CLASTIC INJECTION FEATURES IN ALLUVIAL DEPOSITS OF THE PENNSYLVANIAN FOUNTAIN FORMATION (MANITOU SPRINGS, COLORADO)


NALIN, Ronald, Geoscience Research Institute, 11060 Campus Street, Loma Linda, CA 92350 and BRYANT, Gerald, Department of Physical Sciences, Dixie State College, St. George, UT 84770, rnalin@llu.edu

Outcrops of the Fountain Fm are scenically exposed at the Garden of the Gods, Colorado. Two distinctive features, recently interpreted as the result of thermal contraction, appear in the vicinity of Balanced Rock, one of the park’s premiere attractions: a) conglomeratic, tapering-upward, subvertical clastic dikes, up to 0.8 m thick and 2.5 m tall, with exposed lateral extents up to 12 m; b) smaller-scale sandstone dikes, projecting up to 35 cm upward and downward from a relatively clean sandstone interval sandwiched between more matrix-rich beds. Fourteen larger dikes, all with NNW/SSE orientations, were recognized in the study area. Five of these occur along the fault planes of synsedimentary normal faults, with offsets of less than 1 m. The smaller dikes consistently occur ~1 m above the larger ones and typically form a polygonal pattern where they intersect bedding planes. The two sets of dikes are not directly continuous; though the smaller ones originate in the same interval breached by the larger dikes. They co-occupy an outcrop area of ~0.5 km2 within a 6 m interval of channelled sandstone and conglomerate beds alternating with beds of similar lithology that are richer in fines. The entire interval is part of a thick succession of alluvial fan deposits that display various types of soft-sediment deformation features.
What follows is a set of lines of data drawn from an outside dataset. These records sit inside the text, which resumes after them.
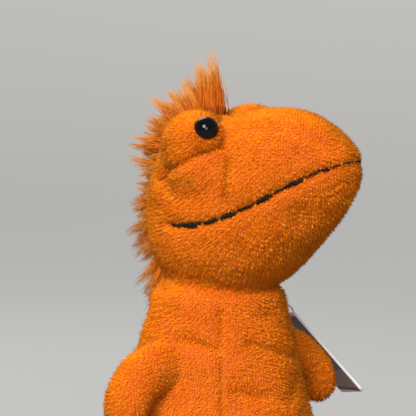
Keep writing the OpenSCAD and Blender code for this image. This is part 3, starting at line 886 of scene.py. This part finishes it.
def mane(name, node, cover, locks, seed):
    """Locks of hair rooted on a cover under a mane's fin."""
    rng = np.random.default_rng(seed)
    fin = tree_of(nodes[node])
    roots, outward = mane_roots(name, node, cover, fin, locks, seed + 1)
    points, faces, slots = [], [], []
    ring = np.array([[math.cos(t), math.sin(t)] for t in THIRDS])
    for root, out in zip(roots, outward):
        back = np.array(-HEAD_FRONT if name == "head_mane_hair" else Vector((0, 1, 0)))
        steep = np.clip(1 - out[2], 0, 1)
        low_down = float(np.clip((NAPE - root[2]) / 0.02, 0, 1))
        forward = float((root - np.array(AXIS)) @ np.array(HEAD_FRONT)) / MM
        in_front = float(np.clip((forward + 9) / 6.5, 0, 1))
        hang = float(np.clip((HANG - root[2]) / 0.018, 0, 1)) if node == "head_mane" else 0
        droop = (0.35 + 0.65 * low_down + 0.9 * hang) * steep
        way = out - droop * np.array(UP) - 0.26 * in_front * back + rng.normal(scale=0.08, size=3)
        way /= np.linalg.norm(way)
        hit = fin.ray_cast(Vector(root + way * BEYOND_FIN), Vector(-way))
        full = BEYOND_FIN - hit[3] if hit[0] else 10 * MM
        full = float(np.clip(full, 12 * MM, 42 * MM))
        if node == "head_mane" and root[2] > CROWN:
            full = (23 + 10 * in_front ** 3) * MM
        full = max(full, 30 * MM * hang)
        full *= 0.90 - 0.18 * steep + 0.12 * in_front + 0.50 * low_down * (1 - 0.6 * hang)
        full *= rng.uniform(0.80, 1.04)
        bend = ((0.16 + 0.16 * in_front) * back + rng.normal(scale=0.10, size=3)) * full
        side = np.cross(way, rng.normal(size=3))
        side /= np.linalg.norm(side)
        other = np.cross(way, side)
        for _ in range(HAIRS):
            start = rng.normal(scale=LOCK_SPREAD, size=2)
            stray = rng.normal(scale=0.05 * full, size=2)
            size = full * rng.uniform(0.68, 1.0)
            first = len(points) * 3
            light = rng.random()
            r = HAIR_RADIUS * rng.uniform(0.8, 1.3)
            for step in range(HAIR_STEPS):
                t = step / (HAIR_STEPS - 1)
                draw = start * (1 - 0.85 * t ** 1.2) + stray * t ** 2
                spot = (root - out * 1.0 * MM + way * size * t + bend * t ** 2
                        + side * draw[0] + other * draw[1])
                thin = r * (1 - 0.85 * t)
                points.append(spot + (ring[:, :1] * side + ring[:, 1:] * other) * thin)
            for step in range(HAIR_STEPS - 1):
                a, b = first + 3 * step, first + 3 * step + 3
                for k in range(3):
                    n = (k + 1) % 3
                    faces += [(a + k, a + n, b + n), (a + k, b + n, b + k)]
                # Painted shade: each hair is deepest at its root, inside the lock, and paler towards
                # its tip
                tone = (0, 1, 1 + (light > 0.5), 2 + (light > 0.35))[step]
                slots += [tone] * 6
            last = first + 3 * (HAIR_STEPS - 1)
            faces += [(first + 2, first + 1, first), (last, last + 1, last + 2)]
            slots += [0, 3]
    piece = mesh_piece(name, np.concatenate(points), np.array(faces), np.array(slots),
                       mane_materials)
    print(name, len(roots), "locks", len(faces), "triangles")
    return piece


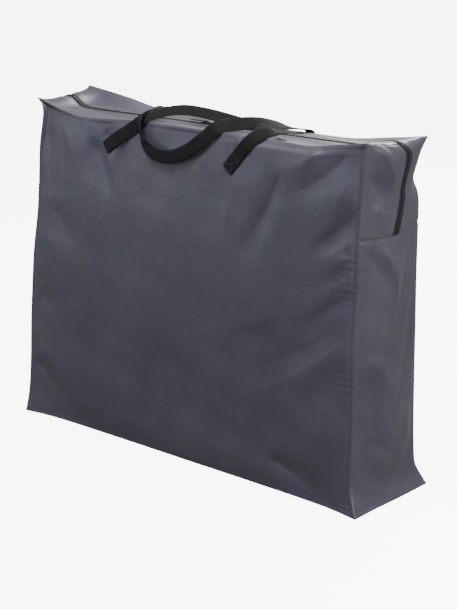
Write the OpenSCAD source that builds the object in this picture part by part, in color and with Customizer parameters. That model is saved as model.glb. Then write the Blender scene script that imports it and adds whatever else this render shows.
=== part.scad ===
// Folded playpen packed in its zipped carry bag.
// Origin: middle of the flat bottom. +X along the width, -Y is the front, +Z up.

/* [Bag] */
// Width of the bag
bag_w = 880; // [840:1:920]
// Depth of the bag, front to back
bag_d = 200; // [196:1:215]
// Height of the seams that the top opens along
top_z = 692; // [690:1:715]
// How far the soft corners stand above those seams
ear_rise = 28; // [10:1:40]
// Width of each soft corner
ear_w = 78; // [60:1:80]
// Thickness of the bag's cloth as a solid
cloth_t = 2; // [1.5:0.1:2.5]
// Height of the level seam on the short sides
side_seam_z = 548; // [500:1:590]

/* [Opening] */
// Width of the fixed stretch of top at each end
end_w = 80; // [80:1:110]
// Half length of the clearance for the zip sliders
notch_w = 110; // [90:1:130]
// Half width of the clearance for the zip sliders
notch_d = 12; // [10:0.5:14]
// Width of each zip tape, from its edge to the teeth
tape_w = 14; // [12:0.5:18]
// Half width of the zip's coil
coil_w = 3; // [2:0.25:4]

/* [Handles] */
// Width of the webbing
strap_w = 27; // [24:1:32]
// Thickness of the webbing
strap_t = 2.4; // [1.5:0.1:2.6]
// Height of the handle ends, where they are sewn to the panels
strap_end_z = 628; // [610:1:640]

/* [Folded playpen] */
// Width of each end frame
frame_w = 780; // [760:1:790]
// How far the folded playpen sits right of the bag's middle
frame_shift = 20; // [0:1:25]
// Height of each end frame
frame_h = 664; // [640:1:670]
// Diameter of the end frame tube
frame_tube = 22; // [19:1:25]
// Bend radius of the end frame at its corners
frame_bend = 45; // [35:1:50]
// Diameter of the folding rails
rail_tube = 19; // [16:1:20]
// Thickness of each mattress half
mattress_t = 28; // [20:1:30]
// Thickness of each floor board
board_t = 5; // [3:0.5:6]

/* [Hidden] */
$fn = 48;

half_w = bag_w / 2;
half_d = bag_d / 2;
lip_half = half_w - end_w;
ear_z = top_z + ear_rise;
gap = 0.5;              // clearance between a lip and what it is hinged beside
zip_gap = 0.3;          // clearance between the two halves of the coil
tape_t = 1;             // zip tape thickness
coil_h = 2.4;           // height of the coil above the tape's underside
slit = tape_w - 4;      // half width of the slot in the cloth that the tape bridges

// Sliders
slider_l = 22;
slider_w = 9;
slider_wall = 1.5;
slider_gap = 1;         // between the two sliders' noses, from the middle
slider_lift = 0.4;      // between the coil and the slider's plates
bridge_h = 3.2;
bridge_w = 3;
tab_l = 42;
tab_w = 8;
tab_t = 1.8;
tab_pin_r = 1;
tab_pin_x = slider_gap + slider_l / 2;

coil_low = top_z - tape_t - 0.7;
coil_top = coil_low + coil_h;
slider_low = coil_low - slider_lift - slider_wall;
slider_top = coil_top + slider_lift + slider_wall;
tab_pin_z = slider_top + bridge_h - tab_pin_r - 0.7;

// Handles: where each strap leaves its panel, and how far its loop reaches
front_leg_left = -97;
front_leg_right = 192;
front_end_left = -186;
front_end_right = 136;
front_reach = 66;
front_tip_x = 222;
back_leg_left = -205;
back_leg_right = 184;
back_end_left = -186;
back_end_right = 136;
over_left = -96;        // where the back handle crosses the front edge
over_right = 84;
drop_z = 627;           // lowest point of the back handle's loop on the front panel
front_handle_z = top_z + 2.4;
back_handle_z = front_handle_z + strap_t + 1.6;
hang_gap = strap_t + 1.2;
leg_start = 4;          // clear of the strap end round the seam

// Folded playpen
frame_r = frame_tube / 2;
frame_y = half_d - cloth_t - 3 - frame_r;
frame_low = cloth_t + 8;
frame_top = frame_low + frame_h;
rail_r = rail_tube / 2;
rail_y = 20;
bracket_h = 30;
bracket_reach = frame_r + frame_bend + bracket_h / 2 + 3;
rail_top_z = frame_top - bracket_reach;
rail_low_z = frame_low + bracket_reach;
rail_in = 24;           // where a half rail meets its knuckle
rail_out = frame_w / 2 - 30;
bracket_t = 14;
bracket_wall = 2;
knuckle_h = 24;
pin_r = 4;
board_low = rail_low_z + rail_r + 6;
board_h = 420;
board_w = 2 * rail_out;
fold_gap = 3;
wall_t = 2;
side_wall_low = board_low + board_h + 6;
side_wall_high = rail_top_z - rail_r - 4;
foot_h = frame_low - cloth_t;

function face_sign(face) = face == "front" ? -1 : 1;

// A box given by its lowest and highest corners
module span(low, high) {
    translate(low)
        cube(high - low);
}

// The same shape at the left or the right
module at_side(side) {
    mirror([side == "left" ? 1 : 0, 0, 0])
        children();
}

// The same shape at the front or the back, drawn for the back
module at_face(face) {
    mirror([0, face == "front" ? 1 : 0, 0])
        children();
}

// ---- Bag cloth ----

module panel_outline() {
    polygon([
        [-half_w, cloth_t], [half_w, cloth_t], [half_w, ear_z],
        [half_w - ear_w, top_z], [ear_w - half_w, top_z], [-half_w, ear_z]
    ]);
}

module panel(face) {
    color("#3d3f4a")
        at_face(face)
            translate([0, half_d, 0])
                rotate([90, 0, 0])
                    linear_extrude(cloth_t)
                        panel_outline();
}

module bottom_gusset() {
    color("#34353d")
        span([-half_w, -half_d, 0], [half_w, half_d, cloth_t]);
}

module side_gusset(side) {
    color("#474850")
        at_side(side)
            span([half_w - cloth_t, cloth_t - half_d, cloth_t],
                 [half_w, half_d - cloth_t, side_seam_z]);
}

// Upper side and fixed top end, on one side of the zip
module upper_gusset(side, face) {
    color("#4a4b53")
        at_side(side)
            at_face(face)
                difference() {
                    span([lip_half, slit, side_seam_z],
                         [half_w, half_d - cloth_t, top_z]);
                    span([lip_half - 1, slit - 1, side_seam_z - 1],
                         [half_w - cloth_t, half_d, top_z - cloth_t]);
                }
}

module lip(face) {
    color("#44464f")
        at_face(face)
            difference() {
                span([-lip_half + gap, slit, top_z - cloth_t],
                     [lip_half - gap, half_d - cloth_t - gap, top_z]);
                span([-notch_w, slit - 1, top_z - cloth_t - 1],
                     [notch_w, notch_d, top_z + 1]);
            }
}

// ---- Zip ----

// A strip that runs along the top end and down the side to the seam
module zip_corner(side, low_y, high_y, depth, thick) {
    at_side(side)
        difference() {
            span([lip_half, low_y, side_seam_z],
                 [half_w - depth, high_y, top_z - depth]);
            span([lip_half - 1, low_y - 1, side_seam_z - 1],
                 [half_w - depth - thick, high_y + 1, top_z - depth - thick]);
        }
}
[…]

The general abundance of soft-sediment deformation features in the succession, the co-occurrence of the two dike types in a restricted geographical area, and the parallel orientation of the larger dikes and normal faults, in addition to the specific morphologies of these features, indicate that all the clastic dikes were generated in a syn-sedimentary lateral spreading event involving liquefaction and fluidization of recently deposited sediment in the shallow subsurface. It appears that the larger dikes were generated from liquefaction of an underlying coarse interval. Coarse sediment was entrained in water escaping upward from the zone of liquefaction. Less permeable layers were breached by hydraulic pressure, aided by faults and fractures formed as surficial sediments spread toward the collapsing zone of liquefaction. More permeable layers accommodated lateral fluid movement, resulting in secondary fluidization and clastic injection as hydraulic pressure rose in these layers.